*** Dataset extract
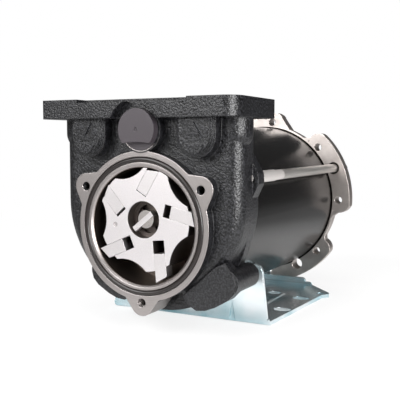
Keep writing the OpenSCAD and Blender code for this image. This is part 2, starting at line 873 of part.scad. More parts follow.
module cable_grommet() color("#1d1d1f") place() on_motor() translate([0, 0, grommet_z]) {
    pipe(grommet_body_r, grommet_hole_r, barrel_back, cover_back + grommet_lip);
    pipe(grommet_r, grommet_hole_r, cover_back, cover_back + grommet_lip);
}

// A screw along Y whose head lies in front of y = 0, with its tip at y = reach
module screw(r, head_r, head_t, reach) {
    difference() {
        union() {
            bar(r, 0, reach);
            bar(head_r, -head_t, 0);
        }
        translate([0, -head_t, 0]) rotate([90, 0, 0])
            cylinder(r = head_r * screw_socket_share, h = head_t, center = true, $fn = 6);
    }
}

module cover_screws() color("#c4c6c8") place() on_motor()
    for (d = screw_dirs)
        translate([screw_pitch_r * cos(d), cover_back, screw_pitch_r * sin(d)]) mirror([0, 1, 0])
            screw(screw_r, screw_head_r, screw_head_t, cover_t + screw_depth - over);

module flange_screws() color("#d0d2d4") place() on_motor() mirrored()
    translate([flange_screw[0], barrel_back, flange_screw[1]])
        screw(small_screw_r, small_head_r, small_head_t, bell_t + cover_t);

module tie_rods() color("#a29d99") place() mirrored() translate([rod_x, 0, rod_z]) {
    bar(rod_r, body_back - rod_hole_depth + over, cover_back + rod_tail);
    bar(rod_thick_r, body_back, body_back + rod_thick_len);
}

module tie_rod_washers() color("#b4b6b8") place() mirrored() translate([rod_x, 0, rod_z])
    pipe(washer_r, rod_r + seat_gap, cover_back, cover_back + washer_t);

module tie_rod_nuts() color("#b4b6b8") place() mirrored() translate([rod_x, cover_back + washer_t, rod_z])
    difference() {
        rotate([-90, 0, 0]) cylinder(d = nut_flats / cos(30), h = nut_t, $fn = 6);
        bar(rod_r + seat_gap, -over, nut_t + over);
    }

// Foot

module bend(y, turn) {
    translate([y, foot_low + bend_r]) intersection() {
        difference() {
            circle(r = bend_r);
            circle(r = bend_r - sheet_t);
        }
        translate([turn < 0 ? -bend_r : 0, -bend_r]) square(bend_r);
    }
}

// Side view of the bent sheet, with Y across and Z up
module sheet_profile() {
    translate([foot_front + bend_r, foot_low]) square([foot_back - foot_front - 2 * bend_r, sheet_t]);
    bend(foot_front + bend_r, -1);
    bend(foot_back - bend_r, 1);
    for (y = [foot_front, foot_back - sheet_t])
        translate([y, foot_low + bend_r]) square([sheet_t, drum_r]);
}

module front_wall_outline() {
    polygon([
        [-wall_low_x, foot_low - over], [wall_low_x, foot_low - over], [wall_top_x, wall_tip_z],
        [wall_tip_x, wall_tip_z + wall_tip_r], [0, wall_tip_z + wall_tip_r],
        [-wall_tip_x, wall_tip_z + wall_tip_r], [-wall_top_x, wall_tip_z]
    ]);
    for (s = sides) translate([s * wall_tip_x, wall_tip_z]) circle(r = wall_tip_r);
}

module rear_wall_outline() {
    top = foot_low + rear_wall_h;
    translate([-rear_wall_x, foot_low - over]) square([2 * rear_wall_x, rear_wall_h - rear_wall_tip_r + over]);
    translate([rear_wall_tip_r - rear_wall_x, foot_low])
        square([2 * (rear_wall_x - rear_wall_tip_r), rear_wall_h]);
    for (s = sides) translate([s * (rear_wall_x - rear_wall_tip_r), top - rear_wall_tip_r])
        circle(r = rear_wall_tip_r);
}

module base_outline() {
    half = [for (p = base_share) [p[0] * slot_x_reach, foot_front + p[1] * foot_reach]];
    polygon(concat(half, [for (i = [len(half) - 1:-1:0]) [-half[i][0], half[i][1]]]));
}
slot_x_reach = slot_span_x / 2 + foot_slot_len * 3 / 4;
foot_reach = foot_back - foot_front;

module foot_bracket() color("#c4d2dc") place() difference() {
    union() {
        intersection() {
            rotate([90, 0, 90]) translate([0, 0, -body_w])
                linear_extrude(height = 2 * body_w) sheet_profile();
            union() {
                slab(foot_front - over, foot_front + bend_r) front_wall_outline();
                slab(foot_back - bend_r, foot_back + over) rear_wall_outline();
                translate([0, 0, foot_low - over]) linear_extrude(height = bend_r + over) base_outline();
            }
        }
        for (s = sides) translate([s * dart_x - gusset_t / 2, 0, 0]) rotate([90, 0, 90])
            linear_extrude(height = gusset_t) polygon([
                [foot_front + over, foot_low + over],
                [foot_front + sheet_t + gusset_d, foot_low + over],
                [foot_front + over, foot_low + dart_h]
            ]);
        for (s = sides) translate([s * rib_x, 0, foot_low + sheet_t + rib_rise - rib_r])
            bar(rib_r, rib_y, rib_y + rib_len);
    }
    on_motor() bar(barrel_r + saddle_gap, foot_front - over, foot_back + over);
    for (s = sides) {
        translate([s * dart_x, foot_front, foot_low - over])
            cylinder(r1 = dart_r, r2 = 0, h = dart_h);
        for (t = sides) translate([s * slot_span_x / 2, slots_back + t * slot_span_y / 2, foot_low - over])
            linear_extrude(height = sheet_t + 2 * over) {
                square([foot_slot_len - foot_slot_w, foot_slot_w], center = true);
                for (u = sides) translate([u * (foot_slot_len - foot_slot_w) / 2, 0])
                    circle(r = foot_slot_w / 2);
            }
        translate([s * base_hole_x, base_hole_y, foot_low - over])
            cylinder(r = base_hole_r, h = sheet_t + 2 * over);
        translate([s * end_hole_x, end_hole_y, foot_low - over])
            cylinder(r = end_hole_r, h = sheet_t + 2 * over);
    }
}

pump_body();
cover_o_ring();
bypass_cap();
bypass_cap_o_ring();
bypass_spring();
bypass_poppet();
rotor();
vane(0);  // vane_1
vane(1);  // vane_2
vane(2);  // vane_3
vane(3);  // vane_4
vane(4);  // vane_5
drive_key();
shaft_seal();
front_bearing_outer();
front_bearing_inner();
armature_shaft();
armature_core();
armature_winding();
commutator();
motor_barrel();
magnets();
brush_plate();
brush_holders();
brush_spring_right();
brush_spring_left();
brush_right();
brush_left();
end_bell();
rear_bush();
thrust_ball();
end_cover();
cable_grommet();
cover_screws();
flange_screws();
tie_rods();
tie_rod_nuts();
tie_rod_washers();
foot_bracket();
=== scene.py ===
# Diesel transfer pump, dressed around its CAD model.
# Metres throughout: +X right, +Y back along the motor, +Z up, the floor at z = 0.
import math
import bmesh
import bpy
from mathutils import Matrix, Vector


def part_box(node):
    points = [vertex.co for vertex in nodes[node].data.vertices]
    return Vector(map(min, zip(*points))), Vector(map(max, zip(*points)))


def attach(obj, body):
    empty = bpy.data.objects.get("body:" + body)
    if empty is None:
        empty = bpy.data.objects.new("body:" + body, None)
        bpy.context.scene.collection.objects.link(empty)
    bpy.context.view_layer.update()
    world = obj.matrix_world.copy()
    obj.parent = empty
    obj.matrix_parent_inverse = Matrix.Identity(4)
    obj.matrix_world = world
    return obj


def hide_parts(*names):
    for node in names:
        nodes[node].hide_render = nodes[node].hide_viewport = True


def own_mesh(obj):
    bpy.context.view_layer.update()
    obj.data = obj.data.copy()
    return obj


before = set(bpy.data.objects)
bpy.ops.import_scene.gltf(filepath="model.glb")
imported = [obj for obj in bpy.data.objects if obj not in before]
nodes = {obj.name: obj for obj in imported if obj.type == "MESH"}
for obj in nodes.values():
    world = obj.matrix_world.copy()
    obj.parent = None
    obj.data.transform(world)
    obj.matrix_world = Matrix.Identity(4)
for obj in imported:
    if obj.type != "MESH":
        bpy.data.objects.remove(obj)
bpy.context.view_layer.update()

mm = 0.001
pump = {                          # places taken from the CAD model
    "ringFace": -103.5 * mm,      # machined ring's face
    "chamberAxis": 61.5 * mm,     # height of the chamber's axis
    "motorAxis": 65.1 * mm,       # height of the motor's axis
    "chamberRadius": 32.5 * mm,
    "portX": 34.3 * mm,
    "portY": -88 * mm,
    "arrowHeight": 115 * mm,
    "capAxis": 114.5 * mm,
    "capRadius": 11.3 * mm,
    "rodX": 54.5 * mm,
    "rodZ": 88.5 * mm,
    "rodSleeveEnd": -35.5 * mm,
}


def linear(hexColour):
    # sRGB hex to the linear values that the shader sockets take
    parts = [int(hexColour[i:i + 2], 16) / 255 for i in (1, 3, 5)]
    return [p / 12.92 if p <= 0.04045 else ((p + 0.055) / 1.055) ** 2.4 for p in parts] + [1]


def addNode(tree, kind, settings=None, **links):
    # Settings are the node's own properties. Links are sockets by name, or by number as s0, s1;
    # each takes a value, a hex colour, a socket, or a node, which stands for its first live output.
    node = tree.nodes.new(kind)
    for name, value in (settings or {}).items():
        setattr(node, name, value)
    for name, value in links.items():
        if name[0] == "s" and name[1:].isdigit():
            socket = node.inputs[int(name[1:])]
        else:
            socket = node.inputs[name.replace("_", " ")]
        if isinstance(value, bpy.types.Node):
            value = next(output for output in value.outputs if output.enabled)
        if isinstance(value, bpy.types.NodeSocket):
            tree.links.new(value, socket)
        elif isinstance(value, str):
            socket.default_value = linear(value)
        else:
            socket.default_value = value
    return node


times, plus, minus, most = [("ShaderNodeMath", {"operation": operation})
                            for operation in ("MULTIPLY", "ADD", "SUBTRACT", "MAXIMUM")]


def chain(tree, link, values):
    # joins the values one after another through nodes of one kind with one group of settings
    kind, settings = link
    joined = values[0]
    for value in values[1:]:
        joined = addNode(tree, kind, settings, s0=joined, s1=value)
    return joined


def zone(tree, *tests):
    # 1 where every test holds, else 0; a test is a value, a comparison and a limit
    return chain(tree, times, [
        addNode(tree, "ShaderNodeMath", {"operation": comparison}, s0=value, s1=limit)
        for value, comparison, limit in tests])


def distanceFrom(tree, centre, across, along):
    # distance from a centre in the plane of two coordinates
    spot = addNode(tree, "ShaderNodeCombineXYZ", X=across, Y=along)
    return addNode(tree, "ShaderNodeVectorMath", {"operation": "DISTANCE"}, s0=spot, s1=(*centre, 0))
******
### Stated problem:
Transcribe, word for word, every line from the line with "pump_body();" to the line with "obj.data.transform(world)", inclusive, and output nothing else.

### Solution for this problem:
pump_body();
cover_o_ring();
bypass_cap();
bypass_cap_o_ring();
bypass_spring();
bypass_poppet();
rotor();
vane(0);  // vane_1
vane(1);  // vane_2
vane(2);  // vane_3
vane(3);  // vane_4
vane(4);  // vane_5
drive_key();
shaft_seal();
front_bearing_outer();
front_bearing_inner();
armature_shaft();
armature_core();
armature_winding();
commutator();
motor_barrel();
magnets();
brush_plate();
brush_holders();
brush_spring_right();
brush_spring_left();
brush_right();
brush_left();
end_bell();
rear_bush();
thrust_ball();
end_cover();
cable_grommet();
cover_screws();
flange_screws();
tie_rods();
tie_rod_nuts();
tie_rod_washers();
foot_bracket();
=== scene.py ===
# Diesel transfer pump, dressed around its CAD model.
# Metres throughout: +X right, +Y back along the motor, +Z up, the floor at z = 0.
import math
import bmesh
import bpy
from mathutils import Matrix, Vector


def part_box(node):
    points = [vertex.co for vertex in nodes[node].data.vertices]
    return Vector(map(min, zip(*points))), Vector(map(max, zip(*points)))


def attach(obj, body):
    empty = bpy.data.objects.get("body:" + body)
    if empty is None:
        empty = bpy.data.objects.new("body:" + body, None)
        bpy.context.scene.collection.objects.link(empty)
    bpy.context.view_layer.update()
    world = obj.matrix_world.copy()
    obj.parent = empty
    obj.matrix_parent_inverse = Matrix.Identity(4)
    obj.matrix_world = world
    return obj


def hide_parts(*names):
    for node in names:
        nodes[node].hide_render = nodes[node].hide_viewport = True


def own_mesh(obj):
    bpy.context.view_layer.update()
    obj.data = obj.data.copy()
    return obj


before = set(bpy.data.objects)
bpy.ops.import_scene.gltf(filepath="model.glb")
imported = [obj for obj in bpy.data.objects if obj not in before]
nodes = {obj.name: obj for obj in imported if obj.type == "MESH"}
for obj in nodes.values():
    world = obj.matrix_world.copy()
    obj.parent = None
    obj.data.transform(world)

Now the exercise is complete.